Goal
Tally up how many lines in the listing below contain the string "frame", and give only the total.

Given data
** Start **
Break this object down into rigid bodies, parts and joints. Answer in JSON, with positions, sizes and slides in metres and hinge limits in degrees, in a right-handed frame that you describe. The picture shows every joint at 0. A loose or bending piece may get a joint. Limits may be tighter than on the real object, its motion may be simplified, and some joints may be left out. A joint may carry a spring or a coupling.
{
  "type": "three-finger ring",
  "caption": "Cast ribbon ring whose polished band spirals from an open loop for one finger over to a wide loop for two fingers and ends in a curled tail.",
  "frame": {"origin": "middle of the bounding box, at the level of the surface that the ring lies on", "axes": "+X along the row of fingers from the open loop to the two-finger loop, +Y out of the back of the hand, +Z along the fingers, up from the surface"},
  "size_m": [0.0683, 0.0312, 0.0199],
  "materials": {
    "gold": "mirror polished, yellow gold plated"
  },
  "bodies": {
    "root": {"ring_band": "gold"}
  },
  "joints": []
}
** End **
Output of the task
2